The fifth “Close” Monitor is used to either extend the Screen real estate (Open Editors, Vsti Windows, etc.) or as a magnifier (I can select any of the four upper Screens to be mirrored on the small Close Screen for better Detail recognition.

I found that this solution is ideal for me, maybe some of you know the Problem when they wear glasses for reading and the main Displays are a Little bit too far …

Cheers, Ernst

PS.: Three ports of the second graphic Card are “free”, one of them is connected to my home tv. So I can Transfer Images ad lib to the living room :slight_smile:

That’s why I have the graduated focal lenses. For the home-office, I use ones with dual focal length, with the lower for reading, but when I was working on-site in contracts, I needed triple focal length, with the upper plain, just so people’s faces weren’t a blur when they came over to talk.

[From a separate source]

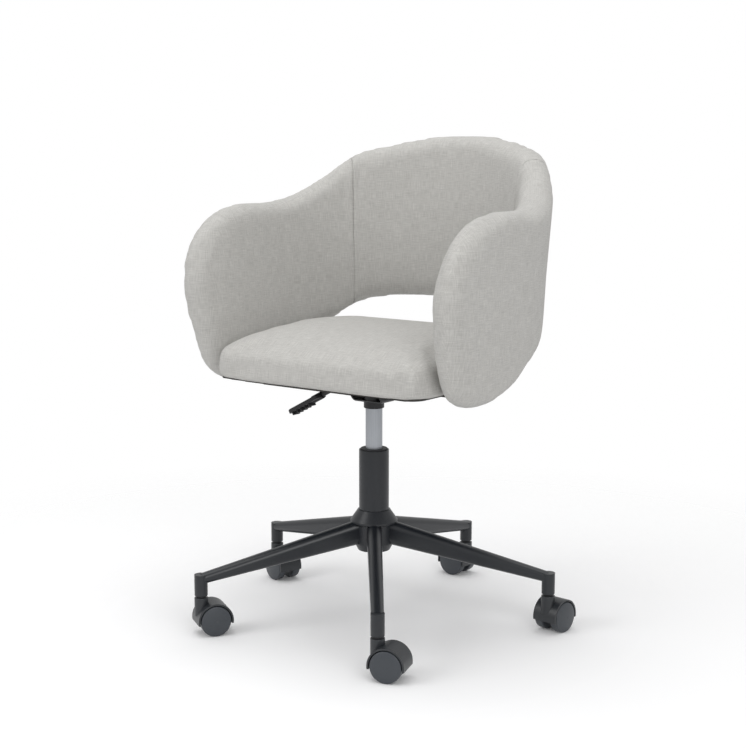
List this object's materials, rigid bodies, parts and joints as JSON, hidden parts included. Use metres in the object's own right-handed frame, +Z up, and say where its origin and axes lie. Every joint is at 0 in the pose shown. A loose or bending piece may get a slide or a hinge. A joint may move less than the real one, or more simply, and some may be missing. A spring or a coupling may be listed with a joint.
{
  "type": "swivel desk chair",
  "caption": "Upholstered tub chair with an open lower back, on a height-adjustable gas lift and a castered swivel base.",
  "frame": {"origin": "on the floor, on the swivel axis", "axes": "+Z up along the swivel axis; the sitter faces -Y; +X is the sitter's left"},
  "size_m": [0.6087, 0.59, 0.8102],
  "materials": {
    "base_coating": "satin anthracite powder coat",
    "black_plastic": "fine-grained black plastic",
    "bearing_steel": "ground steel",
    "bumper_rubber": "matte",
    "satin_chrome": "satin",
    "black_steel": "black powder coat",
    "zinc_steel": "zinc plated",
    "plywood": "birch plywood, stained black",
    "black_lining": "spun-bond lining",
    "linen_cloth": "light grey linen-look weave",
    "caster_plastic": "satin anthracite nylon",
    "wheel_nylon": "satin anthracite nylon"
  },
  "bodies": {
    "base": {"base_hub": "base_coating", "leg_1": "base_coating", "leg_2": "base_coating", "leg_3": "base_coating", "leg_4": "base_coating", "leg_5": "base_coating", "lift_tube": "base_coating", "guide_sleeve": "black_plastic", "lower_race": "bearing_steel", "bearing_balls": "bearing_steel", "ball_cage": "black_plastic", "caster_stem_1": "bearing_steel", "caster_stem_2": "bearing_steel", "caster_stem_3": "bearing_steel", "caster_stem_4": "bearing_steel", "caster_stem_5": "bearing_steel"},
    "lift_rod": {"piston_rod": "bearing_steel", "retaining_clip": "bearing_steel", "upper_race": "bearing_steel", "rubber_bumper": "bumper_rubber"},
    "seat": {"gas_cylinder": "satin_chrome", "taper_socket": "black_steel", "mechanism_plate": "black_steel", "mechanism_bolts": "zinc_steel", "tee_nuts": "zinc_steel", "seat_board": "plywood", "dust_cover": "black_lining", "seat_cushion": "linen_cloth", "tub_frame": "plywood", "frame_bolts": "zinc_steel", "barrel_nuts": "zinc_steel", "back_pad": "linen_cloth", "left_arm_pad": "linen_cloth", "right_arm_pad": "linen_cloth"},
    "height_lever": {"lever_rod": "black_steel", "lever_handle": "black_plastic", "lever_collars": "black_plastic"},
    "valve_pin": {"release_pin": "bearing_steel"},
    "caster_1": {"caster_body_1": "caster_plastic", "caster_axle_1": "bearing_steel"},
    "roller_1_left": {"wheel_1_left": "wheel_nylon"},
    "roller_1_right": {"wheel_1_right": "wheel_nylon"},
    "caster_2": {"caster_body_2": "caster_plastic", "caster_axle_2": "bearing_steel"},
    "roller_2_left": {"wheel_2_left": "wheel_nylon"},
    "roller_2_right": {"wheel_2_right": "wheel_nylon"},
    "caster_3": {"caster_body_3": "caster_plastic", "caster_axle_3": "bearing_steel"},
    "roller_3_left": {"wheel_3_left": "wheel_nylon"},
    "roller_3_right": {"wheel_3_right": "wheel_nylon"},
    "caster_4": {"caster_body_4": "caster_plastic", "caster_axle_4": "bearing_steel"},
    "roller_4_left": {"wheel_4_left": "wheel_nylon"},
    "roller_4_right": {"wheel_4_right": "wheel_nylon"},
    "caster_5": {"caster_body_5": "caster_plastic", "caster_axle_5": "bearing_steel"},
    "roller_5_left": {"wheel_5_left": "wheel_nylon"},
    "roller_5_right": {"wheel_5_right": "wheel_nylon"}
  },
  "joints": [
    {"name": "seat_swivel", "type": "hinge", "parent": "base", "child": "lift_rod", "pos_m": [0, 0, 0.12], "axis": [0, 0, 1], "continuous": true},
    {"name": "seat_height", "type": "slide", "parent": "lift_rod", "child": "seat", "axis": [0, 0, 1], "range_m": [-0.055, 0.04]},
    {"name": "lever_lift", "type": "hinge", "parent": "seat", "child": "height_lever", "pos_m": [-0.02975, 0, 0.40215], "axis": [0, 1, 0], "range_deg": [0, 8], "stiffness_Nm_per_rad": 2, "springref_deg": -11.46},
    {"name": "valve_press", "type": "slide", "parent": "seat", "child": "valve_pin", "axis": [0, 0, -1], "range_m": [0, 0.0045]},
    {"name": "caster_swivel_1", "type": "hinge", "parent": "base", "child": "caster_1", "pos_m": [0.18285, -0.23404, 0.0625], "axis": [0, 0, 1], "continuous": true},
    {"name": "wheel_spin_1_left", "type": "hinge", "parent": "caster_1", "child": "roller_1_left", "pos_m": [0.20092, -0.22817, 0.025], "axis": [-0.309, 0.9511, 0], "continuous": true},
    {"name": "wheel_spin_1_right", "type": "hinge", "parent": "caster_1", "child": "roller_1_right", "pos_m": [0.20092, -0.22817, 0.025], "axis": [-0.309, 0.9511, 0], "continuous": true},
    {"name": "caster_swivel_2", "type": "hinge", "parent": "base", "child": "caster_2", "pos_m": [0.27909, 0.10158, 0.0625], "axis": [0, 0, 1], "continuous": true},
    {"name": "wheel_spin_2_left", "type": "hinge", "parent": "caster_2", "child": "roller_2_left", "pos_m": [0.28108, 0.12048, 0.025], "axis": [-0.9945, 0.1045, 0], "continuous": true},
    {"name": "wheel_spin_2_right", "type": "hinge", "parent": "caster_2", "child": "roller_2_right", "pos_m": [0.28108, 0.12048, 0.025], "axis": [-0.9945, 0.1045, 0], "continuous": true},
    {"name": "caster_swivel_3", "type": "hinge", "parent": "base", "child": "caster_3", "pos_m": [-0.01036, 0.29682, 0.0625], "axis": [0, 0, 1], "continuous": true},
    {"name": "wheel_spin_3_left", "type": "hinge", "parent": "caster_3", "child": "roller_3_left", "pos_m": [-0.02932, 0.29814, 0.025], "axis": [-0.0698, -0.9976, 0], "continuous": true},
    {"name": "wheel_spin_3_right", "type": "hinge", "parent": "caster_3", "child": "roller_3_right", "pos_m": [-0.02932, 0.29814, 0.025], "axis": [-0.0698, -0.9976, 0], "continuous": true},
    {"name": "caster_swivel_4", "type": "hinge", "parent": "base", "child": "caster_4", "pos_m": [-0.28549, 0.08186, 0.0625], "axis": [0, 0, 1], "continuous": true},
    {"name": "wheel_spin_4_left", "type": "hinge", "parent": "caster_4", "child": "roller_4_left", "pos_m": [-0.26743, 0.07599, 0.025], "axis": [0.309, 0.9511, 0], "continuous": true},
    {"name": "wheel_spin_4_right", "type": "hinge", "parent": "caster_4", "child": "roller_4_right", "pos_m": [-0.26743, 0.07599, 0.025], "axis": [0.309, 0.9511, 0], "continuous": true},
    {"name": "caster_swivel_5", "type": "hinge", "parent": "base", "child": "caster_5", "pos_m": [-0.16608, -0.24622, 0.0625], "axis": [0, 0, 1], "continuous": true},
    {"name": "wheel_spin_5_left", "type": "hinge", "parent": "caster_5", "child": "roller_5_left", "pos_m": [-0.15601, -0.23011, 0.025], "axis": [-0.848, 0.5299, 0], "continuous": true},
    {"name": "wheel_spin_5_right", "type": "hinge", "parent": "caster_5", "child": "roller_5_right", "pos_m": [-0.15601, -0.23011, 0.025], "axis": [-0.848, 0.5299, 0], "continuous": true}
  ],
  "couplings": [
    {"joint": "valve_press", "follows": "lever_lift", "m_per_rad": 0.02975}
  ]
}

With my 4K, the dual is enough, as triple would require too much head movement just to be able to read a full-height window.

I’m telling you that once you’ve used a THREE-MONITOR setup, there is no going back. :wink:
The central monitor is for the regular track view, the right screen for the mixer and the left screen for VST management. Left and right screens are angled inward at 45 degrees and the NFM’s are sandwiched between them and the central screen and angled inward at 22.5 degrees.

I have setup two 44 inch flat tvs with Cubase, it’s a great way of working the resolution is fine for close working and you can get them very cheap

I used dual monitor setup then change for one bigger. Why ? I was tired to look on the left, on the right. I want to look stright ahead. But…using F3 all the time is not good thing also. Maybe Cubase 8 will have better windows menagment, like Logic 10 or Studio One 2 ? There is room to show tracks and mixer atonce on one screen.

If they have to copy window management from another DAW, it definitely has to be Sonar X3. Nothing comes even close to the awesomeness of the Skylight Interface. I’ve always said that the perfect DAW would be Cubase with Sonar’s GUI.